PROBLEM DETAILS - From the first line of the data below, repeat each line exactly until you reach the line with "bpy.context.scene.collection.objects.link(lamp)"; include that line too.

>> start

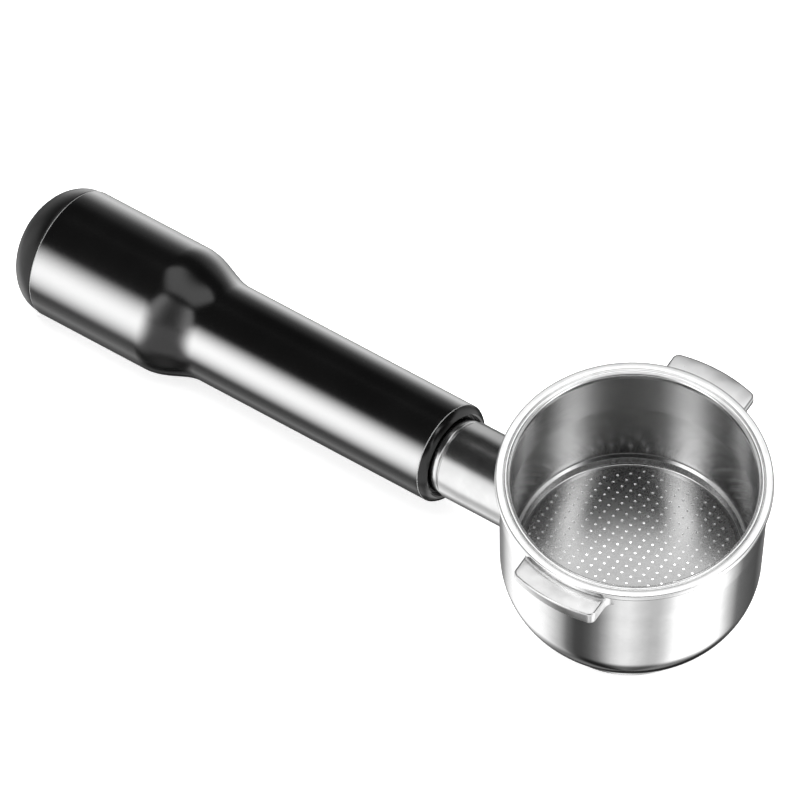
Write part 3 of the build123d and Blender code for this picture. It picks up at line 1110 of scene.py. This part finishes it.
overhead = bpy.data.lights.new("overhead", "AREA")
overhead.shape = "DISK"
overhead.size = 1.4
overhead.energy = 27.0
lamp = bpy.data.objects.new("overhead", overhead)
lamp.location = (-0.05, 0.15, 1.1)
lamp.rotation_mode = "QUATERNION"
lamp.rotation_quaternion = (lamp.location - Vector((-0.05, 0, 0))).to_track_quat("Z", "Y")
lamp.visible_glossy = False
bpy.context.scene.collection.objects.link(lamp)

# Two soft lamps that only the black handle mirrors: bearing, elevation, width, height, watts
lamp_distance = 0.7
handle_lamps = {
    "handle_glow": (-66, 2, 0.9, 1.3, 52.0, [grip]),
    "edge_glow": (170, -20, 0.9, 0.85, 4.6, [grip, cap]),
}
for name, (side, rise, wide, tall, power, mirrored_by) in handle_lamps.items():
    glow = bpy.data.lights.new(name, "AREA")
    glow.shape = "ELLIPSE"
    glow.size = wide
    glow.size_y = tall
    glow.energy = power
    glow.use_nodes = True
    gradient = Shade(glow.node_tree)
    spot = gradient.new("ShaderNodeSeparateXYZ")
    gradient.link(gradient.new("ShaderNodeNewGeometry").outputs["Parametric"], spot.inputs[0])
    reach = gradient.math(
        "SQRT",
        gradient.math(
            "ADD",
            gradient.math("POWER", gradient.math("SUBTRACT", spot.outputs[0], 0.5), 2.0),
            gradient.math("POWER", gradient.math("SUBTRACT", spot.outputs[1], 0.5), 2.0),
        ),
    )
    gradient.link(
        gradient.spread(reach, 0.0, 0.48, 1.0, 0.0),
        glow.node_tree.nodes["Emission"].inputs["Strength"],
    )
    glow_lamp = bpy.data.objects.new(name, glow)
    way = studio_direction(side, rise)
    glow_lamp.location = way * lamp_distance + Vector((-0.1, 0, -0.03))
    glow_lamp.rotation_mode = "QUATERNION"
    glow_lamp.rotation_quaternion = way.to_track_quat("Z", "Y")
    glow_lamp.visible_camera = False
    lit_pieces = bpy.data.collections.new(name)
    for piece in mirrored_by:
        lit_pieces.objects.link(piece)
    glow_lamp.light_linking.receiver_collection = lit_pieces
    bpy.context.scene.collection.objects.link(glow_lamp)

>> end

ANSWER FOR THE TASK -
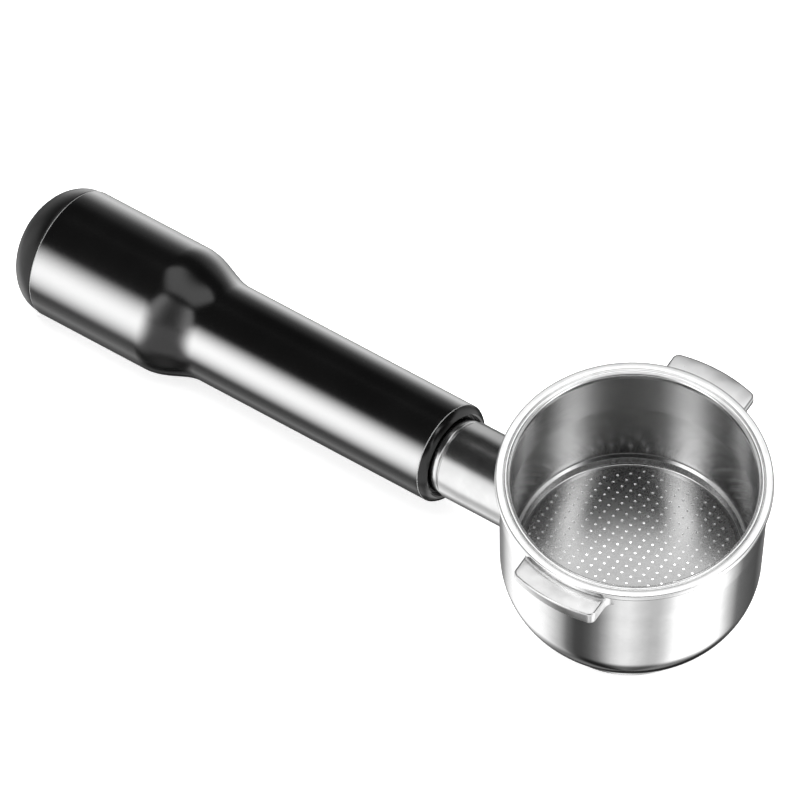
Write part 3 of the build123d and Blender code for this picture. It picks up at line 1110 of scene.py. This part finishes it.
overhead = bpy.data.lights.new("overhead", "AREA")
overhead.shape = "DISK"
overhead.size = 1.4
overhead.energy = 27.0
lamp = bpy.data.objects.new("overhead", overhead)
lamp.location = (-0.05, 0.15, 1.1)
lamp.rotation_mode = "QUATERNION"
lamp.rotation_quaternion = (lamp.location - Vector((-0.05, 0, 0))).to_track_quat("Z", "Y")
lamp.visible_glossy = False
bpy.context.scene.collection.objects.link(lamp)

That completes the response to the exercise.